Some novels people should read, if only for the hell of it. (Part 2)

  1. Nikolai Gogol:

    Gogol gets credit here just because he’s a surrealist. As Vonnegut was a surrealist, so was Gogol. His stories are Russian, so you have to get around that part, but if you do, you’ll see that he writes with a real heavy sense of meter and rhyme, extending into sets of rhyming images. He quotes Pushkin, and sets up ideas for books like "A Portrait of an Artist as a Young Man", and "Picture of Dorian Gray" which have similar threads in Gogol. Read either author, I don’t care. One’s kind of gritty and writes about Russian Vikings, and duels, and something so bad they can only translate it as poshlost, a made up word - and the other is a queer aestheticist who wore a cape around.

    Norman Mailer’s, "The Naked and the Dead":

    I re-read this book awhile ago, while blindingly drunk, for the first time since I had read it sober in seventh grade. It makes more sense now. It’s a great story. Mailer never fought a war but writes a war movie that, in comparison to war movies around at the time, is excruciatingly painful. WW2 break down in fights over nothing, men killed randomly after long boring pauses full of toil, and one guy even ****s himself and then gets his head blown off while he’s changing his pantaloons. It’s full of interesting characters that aren’t at all psychopaths, and inspired both "Saving Private Ryan" and "A Thin Red Line". It’s worthy to note since you’ll probably hit up Catch-22 or Slaughterhouse at some point.

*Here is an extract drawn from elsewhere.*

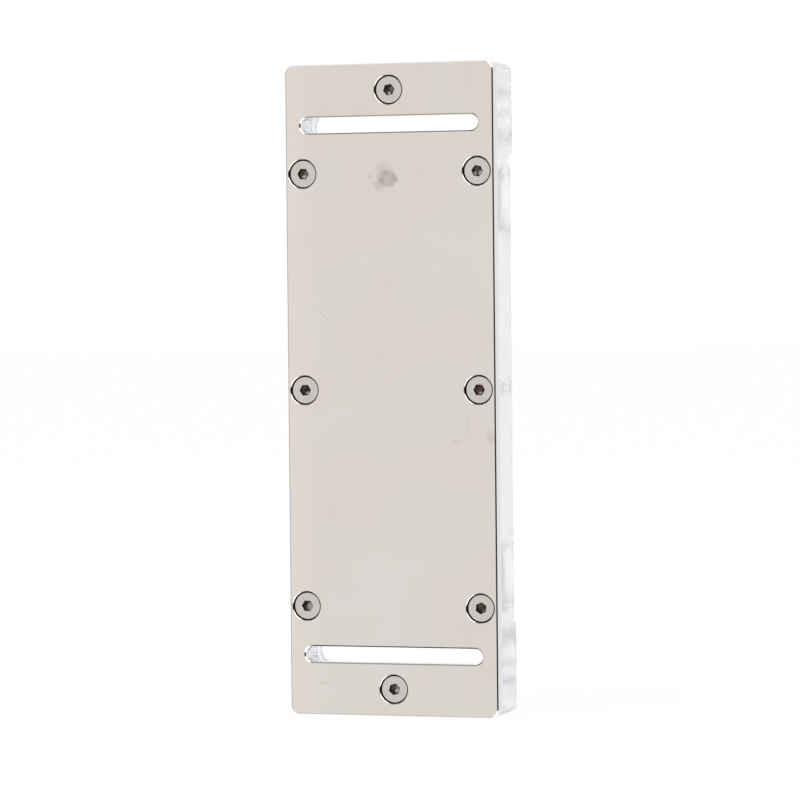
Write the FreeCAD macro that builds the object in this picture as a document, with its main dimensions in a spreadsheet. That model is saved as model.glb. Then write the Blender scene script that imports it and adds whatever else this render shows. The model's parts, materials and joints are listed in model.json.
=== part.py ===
import FreeCAD, Part
import math
import os
import Sketcher
from FreeCAD import Placement, Rotation, Vector

# Liquid cooling cold plate for a row of memory modules, in millimetres.
#
# A nickel-plated copper contact plate is screwed to a clear acrylic body. The body holds the coolant
# chamber, the seal and two threaded ports. Eight countersunk M3 screws go through the plate into
# tapped holes in the body. Two cross slots near the ends take the screws that hold the block: the
# body's slots are wider than the plate's, so that the screw heads bear on the metal.
#
# Every piece is drawn as it is machined: the contact face lies on the XY plane, X is the width, Y is
# the length and the block reaches back along -Z. The finished block stands on one end, its contact
# face towards -Y, with the origin under its middle.

doc = FreeCAD.newDocument("cold_plate")

# Driving dimensions -----------------------------------------------------------------------------------

sheet = doc.addObject("Spreadsheet::Sheet", "sizes")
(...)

    So these guys paved a pretty clear pathway in existential thought that many, like Emerson and Whitman, refused to follow, and that’s why their style is dead and now we’ve got **** like "The Da Vinci Code" doing the thinking for us. Which reminds me.

    Umberto ****ing Eco, for "Foucault’s Pendulum" and virtually anything the guy has written:

    Dan Brown, the commiserate author of "The
    Da Vinci Code" basically stole everything he’s ever written from Umberto Eco’s big idea chest.

    See, Eco is this really smart Italian, who just happens to know a ****-ton about things like The Knights Templar, The Merovingian Line of The Christ, and The Quest for the ****ing Holy Grail. He reads things like 13th century parchments found in old monasteries and quotes books that aren’t even in print, or maybe even like etchings from mother****ing sandstone tablets.

    He’s a really cool guy, and if you like detective thrillers that don’t suck, and don’t star Tom Hanks, and maybe feature a guy hanging himself while trying to write a computer program to destroy all form of conspiracy in print, maybe you’d like Umberto Eco.

    That's all for right now. I ruined all the endings. So sad.

    Next I’m reading the Tetrabiblos and some
    Ayn Rand if I can find it. Then I plan to go for Voltaire again, since I forgot most of him, and some stuff after that.

    You can listen to a webcast of a month long existential lecture on "The Brothers Karamazov" on Berkley’s website. It’s pretty boring but kind of cool if you’d like to read "War and Peace’s" evil twin. Plus the webcast goes into film and some short stories too.

    I ain’t payin for no college.

Comments

  1. (Mark)
    I've always wanted to read some Norman Mailer. After reading this, I think I'll definitely give that particular novel a go. Thanks man.